Lihat ke Halaman Asli

yolaagne

Mahasiswa Jurnalistik

Jalan Setapak Feminisme

Diperbarui: 31 Januari 2020   11:13

Kompasiana adalah platform blog. Konten ini menjadi tanggung jawab bloger dan tidak mewakili pandangan redaksi Kompas.

Mahasiswa Jurnalistik IAIN Ambon. Afika Windasari (kiri), Udin (tengah), Aditya B. Hehanusa (kanan)--dokpri

Untuk pertama kalinya feminisme dicetuskan oleh aktivis sosialis utopis, Charles Fourier pada tahun 1837. Dan menjadi nama yang paten pada gerakan perbaikan kondisi perempuan diseluruh dunia. Feminisme lahir di Eropa dan berkembang di Amerika ditandai dengan lahirnya serangkaian buku-buku feminisme oleh John Stuart Mill dengan karyanya "The Subjection of Women" pada tahun 1869 yang membela hak pilih perempuan, hak terhadap anak-anak mereka, kesamaan menikah di hadapan hukum, dan mengontrol kekayaan mereka setelah menikah.

Lahir dari ketidakadilan dan kesetaraan terhadap perempuan yang juga hingga kini masih diperjuangkan. Feminisme masih hadir menyuarakan kesetaraan gender dan menepis anggapan perempuan lemah dalam berbagai aspek kehidupan.

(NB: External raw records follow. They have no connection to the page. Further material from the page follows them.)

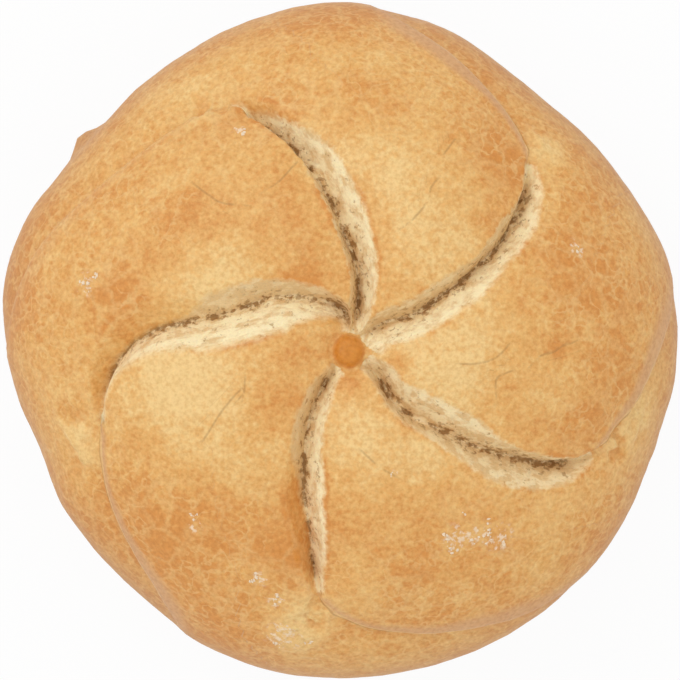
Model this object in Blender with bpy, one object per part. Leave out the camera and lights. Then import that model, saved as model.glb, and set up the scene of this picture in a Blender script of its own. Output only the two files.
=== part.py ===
"""A round bread roll with five curved cuts that wind out from a small hub.

The roll is one piece: a low dome on a flat base. Each cut starts at the hub, bends
anticlockwise on its way out, opens into a valley between two lips of crust, and closes on the
shoulder into a seam where one petal of dough lies over the flank of the next.

Run it with: blender --background --python part.py
"""

import bmesh
import bpy
import numpy as np

MM = 0.001

# Driving sizes of the whole roll.
HEIGHT = 49.5 * MM  # of the plain dome, before its relief lowers the top by about 1.5 mm
WAIST_RADIUS = 50 * MM
WAIST_HEIGHT = 21 * MM
BASE_RADIUS = 36 * MM
SHOULDER_FULLNESS = 2.4  # 2 makes the dome an ellipse in section, more makes fuller shoulders

# The outline seen from above: bearings anticlockwise from +X, and its distance from the middle in
# millimetres.
OUTLINE = (
    (0, 50.3), (14, 50.3), (22, 49.4), (32, 48.3), (48, 47.1), (60, 47.8), (70, 48.9), (80, 49.4),
    (90, 50.2), (105, 49.5), (120, 48.5), (135, 47.7), (150, 48.5), (157, 49.7), (168, 50.6),
    (178, 50.1), (190, 48.6), (200, 47.5), (210, 48.1), (218, 48.0), (235, 48.4), (250, 49.8),
    (270, 50.4), (285, 50.6), (305, 50.6), (325, 50.3), (343, 49.7), (353, 50.3),
)  # fmt: skip

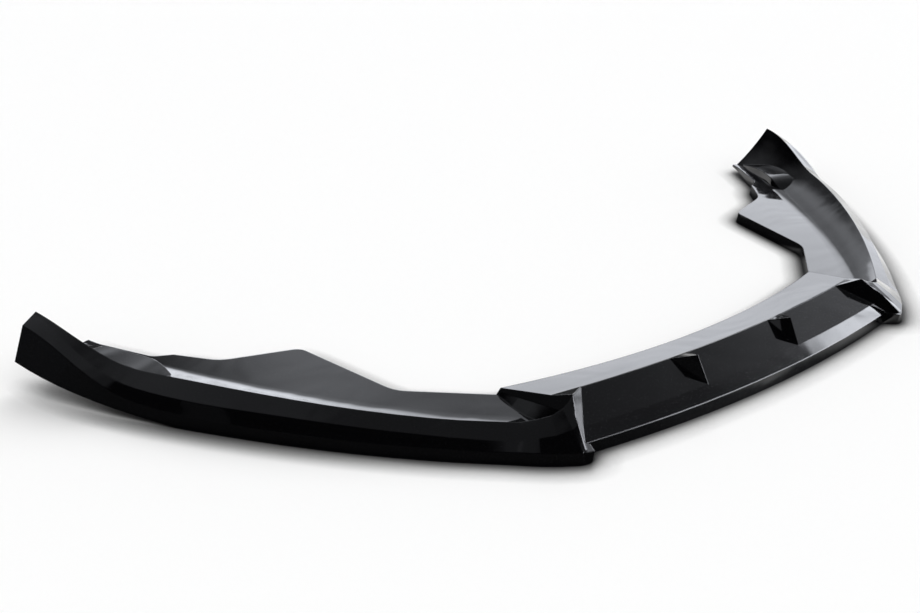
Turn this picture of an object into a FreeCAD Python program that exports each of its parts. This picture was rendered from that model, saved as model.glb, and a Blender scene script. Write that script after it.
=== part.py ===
import FreeCAD, Part
import math
import os

from FreeCAD import Placement, Rotation, Vector

# Front splitter lip: one vacuum-formed sheet, open underneath and at the arm ends.
# X is sideways, Y runs from the nose to the rear, Z is up and the floor is at 0. Millimetres.
# The sheet is an outer form less an inner form, both drawn by the same functions.

# Driving sizes
SIZES = {
    "sheet_thickness": 3.5,
    "wall_draft": 8.0,
    # Cross lines of the centre: place at the middle, and setback at bow_reach to the side
    "bow_reach": 366.0,
    "foot_place": -20.0,
    "foot_setback": 32.0,
    "edge_place": -14.0,
    "edge_setback": 28.5,
    "edge_height": 16.5,
    "crease_place": 8.5,
    "crease_setback": 26.8,
    "crease_height": 29.0,
    "rake_place": 64.0,
    "rake_setback": 28.3,
    "rake_height": 55.0,
    "rear_place": 134.0,
    "rear_setback": 50.0,
    "rear_height": 34.0,
    "rear_drop": 3.0,
    "front_top_slope": 0.41,
    # Fence: a flat wall through the peak, the rake corner and the tip
    "peak_across": 338.0,
    "peak_along": 58.5,
    "peak_height": 67.5,
    "fence_bearing": 49.5,
    "fence_lean": 25.7,
    "tip_across": 371.5,
    "tip_height": 20.0,
    "tip_foot_across": 363.5,
    "deck_corner_across": 366.0,
    "deck_corner_along": 184.0,
    "step_draft": 25.0,
    # Dish: the slacker lower half of the step, and how far it stands out at its middle
    "dish_share": 0.5,
    "dish_out": 13.0,
    # Fins on the raked face
    "fin_outer_across": 131.0,
    "fin_inner_across": 94.5,
    "fin_apex_across": 109.0,
    "fin_apex_along": 33.5,
    "fin_foot_across": 107.0,
    "fin_foot_along": 10.0,
    # Rim: what holds at the nose, at mid wing and at the arm end
    "hem_out_nose": 44.0,
    "hem_out_wing": 37.0,
    "hem_out_end": 50.0,
    "hem_lift": 41.0,
    "hem_lift_start": 0.57,
    "belt_height": 19.0,
    "belt_rise": 32.0,
    "belt_lean": 10.0,
    "belt_lean_end": 25.0,
    "shoulder_out_nose": 25.0,
    "shoulder_out_wing": 29.0,
    "shoulder_slope": 0.6,
    "ridge_height": 42.0,
    "ridge_rise": 18.0,
    "ridge_sweep": 45.0,
    "sweep_start": 0.70,
    "cove_width_nose": 28.0,
    "cove_width_wing": 63.0,
    "cove_width_end": 70.0,
    "cove_hollow": 0.80,
    "cove_hollow_end": 0.60,
    # Shelf, and the raised ledge along the foot of the cove
    "shelf_height": 21.0,
    "ledge_out": 73.0,
    "ledge_start": 0.70,
    "ledge_rise": 16.0,
    "ledge_fall": 13.0,
    "ledge_slope": 0.12,
    "ledge_draft": 14.0,
    # Tip: the small block ahead of the fence
    "tip_block_height": 19.0,
    # Arm: where the floor side starts to sweep up, and the bearing of its end cut
    "arm_trim_start": 610.0,
    "arm_trim_rise": 17.0,
    "arm_end_bearing": 70.7,
}

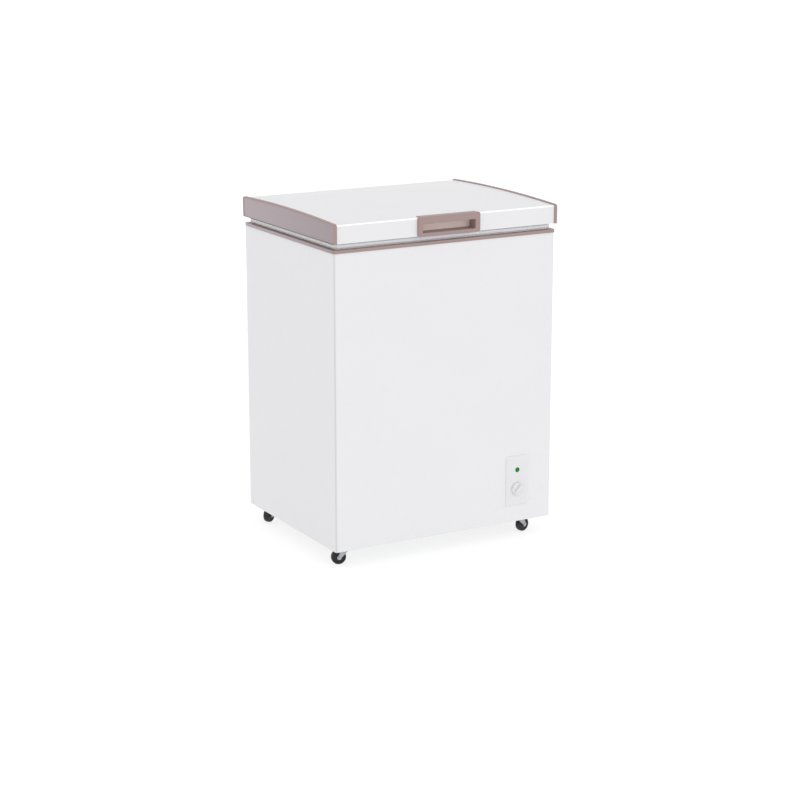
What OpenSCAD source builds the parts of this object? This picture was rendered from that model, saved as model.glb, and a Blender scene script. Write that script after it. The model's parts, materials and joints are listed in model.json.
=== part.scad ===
// Chest freezer on four swivel casters, with a hinged lid.
// Millimetres. +Z is up, the front faces -Y. The origin is on the floor, under the
// middle of the cabinet.

/* [Cabinet] */
// Width across the outside of the side panels
body_w = 615; // [560:5:760]
// Depth from the front panel to the back panel
body_d = 472; // [460:1:600]
// Height of the outer shell
body_h = 730; // [680:10:880]
// Thickness of the insulated walls
wall_t = 55; // [48:1:64]
// Thickness of the insulated floor
floor_t = 60; // [50:1:80]
// Insulation between the machine compartment and the liner
step_t = 45; // [36:1:60]
// Thickness of the outer steel sheet
sheet_t = 1; // [0.6:0.1:1.2]
// Thickness of the base plate
base_t = 1.5; // [1:0.1:2]
// Thickness of the inner liner
liner_t = 2; // [1:0.25:2.5]
// Bend radius of the shell's upright front corners
shell_r = 5; // [3:0.5:10]
// Corner radius inside the liner
liner_r = 22; // [14:1:32]
// Width of the fold along the shell's lower edge
hem_w = 12; // [8:1:20]

/* [Machine compartment] */
// Clear width of the machine compartment
comp_w = 190; // [176:1:210]
// Clear height of the machine compartment
comp_h = 215; // [206:1:240]

/* [Rim] */
// Height of the coloured rim collar
collar_h = 7.5; // [6:0.5:12]
// How far the collar stands out from the body
collar_out = 2; // [1:0.5:4]
// Thickness of the collar's top web
collar_t = 2.5; // [2:0.25:3]
// Height of the lid seal
seal_h = 15.5; // [12:0.5:20]
// How far the seal's bead lies inside the body's sides
seal_in = 6; // [2:0.5:12]
// Width of the seal
seal_w = 20; // [14:1:26]
// Depth of the ledge that carries the basket, below the rim
ledge_drop = 38; // [34:1:50]
// Width of the basket ledge
ledge_w = 8; // [6:0.5:10]

/* [Lid] */
// Overhang of the lid at each side
lid_out = 3; // [3:0.5:9]
// Overhang of the lid at the front
lid_front_out = 5; // [3:0.5:9]
// Height of the white lid skin at its crown
crown_h = 51.5; // [46:0.5:64]
// Distance of the crown behind the middle
crown_y = 25; // [0:5:40]
// Radius of the arched lid top
arch_r = 5200; // [4600:100:7000]
// Radius of the lid's long front and back edges
lid_edge_r = 4; // [4:0.5:10]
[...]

Marry Wallstonecraff dalam bukunya "The Right of Woman" pada tahun 1972 mengartikan Feminisme merupakan suatu gerakan emansipasi wanita, gerakan dengan lantang menyuarakan tentang perbaikan kedudukan wanita dan menolak perbedaan derajat antara laki-laki dan wanita.

Masih tingginya angka pelecehan seksual terhadap perempuan, pernikahan dibawah umur, dan upah lebih rendah dari laki-laki dengan jabatan yang sama, alasannya perempuan tidak terlalu memerlukan upah tinggi. Masih langgeng berjalan membuat banyak ketimpangan dalam hak-hak yang harusnya diterima perempuan.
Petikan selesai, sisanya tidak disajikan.